Thank you so much for this list Margo. I've also printed it out.
There's no doubt why so many here hold you in such high regard (myself included).
Updated On: 1/4/05 at 04:56 PM
This is a list that counts, in my book...
Broadway Legend Joined: 1/31/04
Margo,
Thanks for sharing. Your insights are fabulous and you are so eloquent.
Kudos.
Patrick Wilson Fans --New "UnOfficial Fan Site". Come check us out!
Margo,
Thanks for sharing !!! Have you seen "Twelve Angry Men" yet?
Yeah! Take that, all you Jumpers detractors. Simpletons.
Broadway Legend Joined: 4/5/04
Not yet, Testing. I know it's been getting raves and I'm happy it's doing so well, but I've had a hard time summoning the proper enthusiasm for it. I've seen too many versions of it already and, as you can probably tell from my list, I've begun to grow a little bored with the tidy "well-made play" (no matter how well made it is) over the years. Since it'll likely grab some acting nods come Tony time, I'll probably bite the bullet an catch it sometime in the next month or two.
Broadway Legend Joined: 12/31/69
Margo - in reaction to your 'well-made play aversion', did they ever do a production of 'The Intelligent Design of Jenny Chow' in NYC this year? The production that we saw at SCR was stunning.
Also, did 'I Am My Own Wife' fall into your 2003 list, or did it not work for you?
Broadway Legend Joined: 4/5/04
"Jenny Chow" hasn't made it here yet, but I'll be sure to check it out when it does ("Brooklyn Boy" which is a co-production of SCR and MTC begins here in a couple of weeks).

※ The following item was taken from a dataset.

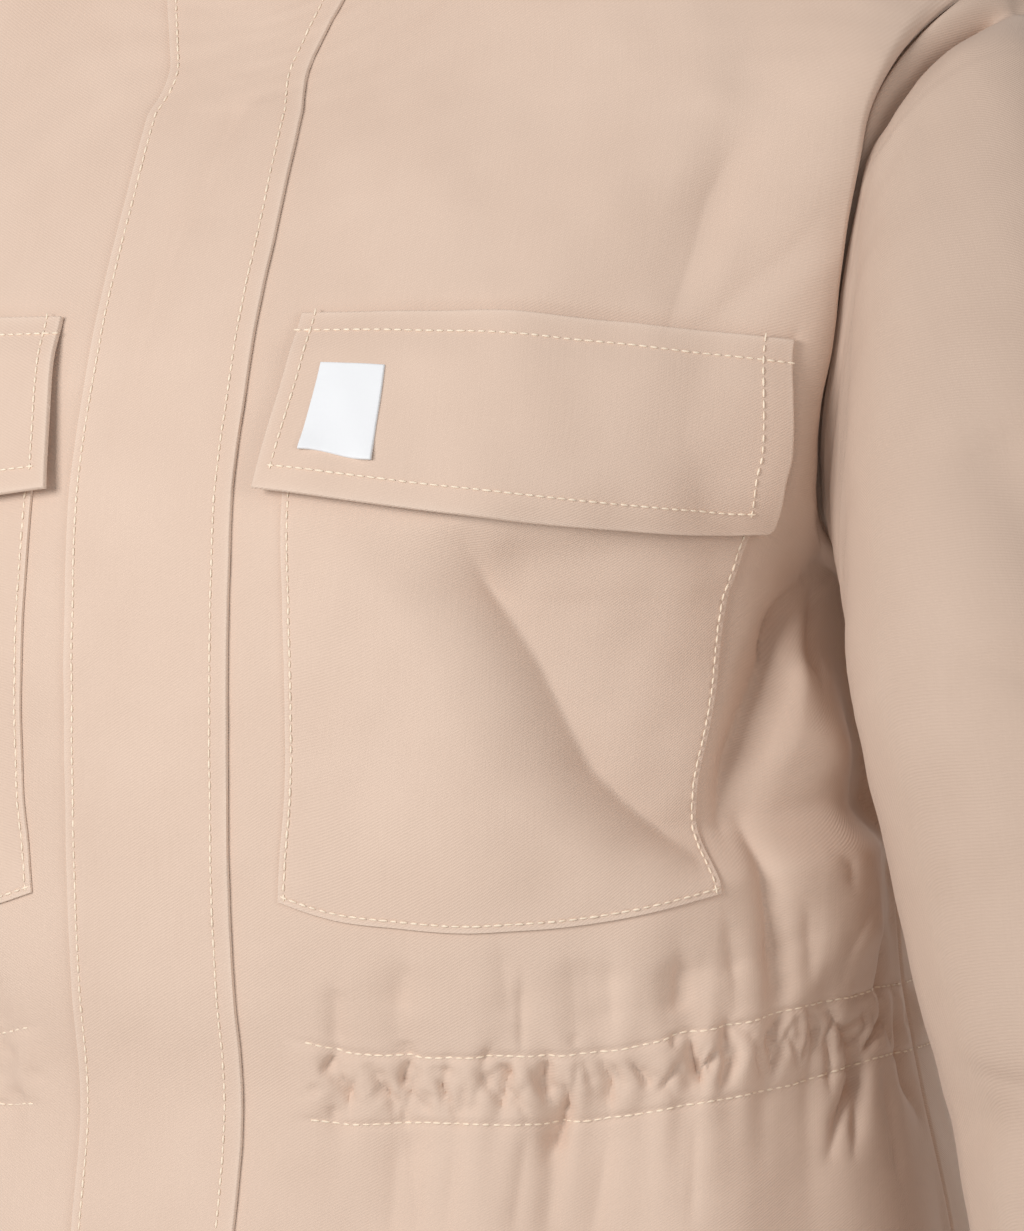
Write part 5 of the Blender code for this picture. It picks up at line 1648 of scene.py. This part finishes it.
def sleeve_point(share, along):
    """The sleeve's outside: along is 0 at the armhole, 1 where it is a plain tube, 2 at the cuff."""
    share = np.asarray(share, float)
    along = np.broadcast_to(np.asarray(along, float), share.shape)
    top = SLEEVE[0].z
    z = top + np.clip(along - 1.0, 0, 1) * (SLEEVE[-1].z - top)
    tube, axis = arm_point(share, z)
    seam, way = sleeve_start(share)
    near = (np.minimum(share, 1.0 - share) * 2.0)[..., None]
    seam = seam + way * GAP * (1.5 + 1.5 * (1 - ease(near / 0.3)))
    reach = np.linalg.norm(tube - seam, axis=-1, keepdims=True)
    push = (SLEEVE_PUSH_LOW + (SLEEVE_PUSH - SLEEVE_PUSH_LOW) * ease(near / 0.3)
            + 0.55 * reach * ease((near - 0.5) / 0.5))
    cap = hermite(seam, way * push, tube, -axis * reach * 0.9, np.clip(along, 0, 1)[..., None])
    here = np.where(along[..., None] < 1.0, cap, tube)
    inward = unit(arm_point(share + 0.5, z)[0] - tube)
    depth = fold_depth(SLEEVE_FOLDS, share, along) * ease(along / 0.15)
    return here + inward * depth[..., None]


print("the cuff's lower edge, z:", round(float(sleeve_point(np.array([0.25]), np.array([2.0]))[0, 2]), 3))

# %% [markdown]
# ## Cloth on the sleeves
# The tube gets its waves, its creases and the groove of its hem in the same way as the panels. The
# first crease is the soft fold of the cap beside the slot. The rows lie closest there.

# %% Sleeve cloth
SLEEVE_CREASES = (
    Crease(((0.08, 0.11), (0.20, 0.11), (0.42, 0.10)), 0.034, 0.0180),
    Crease(((0.22, 0.95), (0.30, 1.02), (0.40, 1.05)), 0.016, 0.0022),
    Crease(((0.14, 1.36), (0.22, 1.40), (0.33, 1.42)), 0.014, 0.0020),
    Crease(((0.60, 0.55), (0.68, 0.80), (0.70, 1.00)), 0.016, 0.0026),
    Crease(((0.78, 1.20), (0.72, 1.35), (0.74, 1.50)), 0.014, 0.0020),
    Crease(((0.10, 1.70), (0.22, 1.73), (0.30, 1.77)), 0.012, 0.0018),
    Crease(((0.52, 1.55), (0.62, 1.62), (0.70, 1.63)), 0.014, 0.0020),
)
CUFF_TURN = 0.022
SLEEVE_AROUND = 0.42  # cloth round the arm, near enough to space its points
CAP_LENGTH = 0.30  # the same down the cap, and down the tube
TUBE_LENGTH = 0.33
SLEEVE_WALL = 0.0016
CUFF_PULL = 0.0006  # depth of the groove along the cuff's row
CUFF_DIP = 0.0005  # and of its edge
LEFT_SLEEVE_SEED = 41
RIGHT_SLEEVE_SEED = 53


def to_cuff(along):
    """Cloth from a place on the tube down to the cuff's edge."""
    return (2.0 - along) * TUBE_LENGTH


def sleeve_detail(share, along, seed):
    """How far the sleeve's cloth stands out: waves, creases, and the cuff's hem."""
    x = share * SLEEVE_AROUND
    wrap = ease(np.minimum(share, 1 - share) / 0.05)
    y = along * CAP_LENGTH
    waves = (0.0008 * soft_waves(x, y, 0.08, seed) + 0.00025 * soft_waves(x, y, 0.024, seed + 1)) * wrap
    creases = crease_depth(SLEEVE_CREASES, share, along) * wrap
    off = to_cuff(along)
    cuff = groove(off, CUFF_TURN, CUFF_PULL) + CUFF_DIP * (1 - ease(off / ROW_REACH))
    return (waves - creases) * ease(along / 0.10) * ease(off / 0.02 + 0.2) - cuff


def sleeve_surface(side, share, along, seed, lift=0.0):
    """The outside of a sleeve with its waves and creases."""
    small = 0.004
    here = sleeve_point(share, along)
    around = sleeve_point((share + small) % 1.0, along) - sleeve_point((share - small) % 1.0, along)
    down = (sleeve_point(share, np.minimum(along + small, 2))
            - sleeve_point(share, np.maximum(along - small, 0)))
    out = unit(np.cross(around, down))
    sign = np.sign(np.sum(out * (here - here.mean(axis=1, keepdims=True))))
    off = (sleeve_detail(share, along, seed) + lift)[..., None]
    return mirrored(here + out * sign * off, side)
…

I saw "I Am My Own Wife" several times both off-Broadway at Playwrights and on Broadway and found it mesmerizing. While I was hesitant to see it when it was first announced -- it sounded like YET another "uplifting" gay hero play (zzzzzz) and the one-person show genre had gotten played out for me -- but this was clearly something very different and very special (and Jefferson Mays blew me away). Eventually I dragged about a half dozen friends to see it, all of whom had the same reaction -- a truly remarkable production.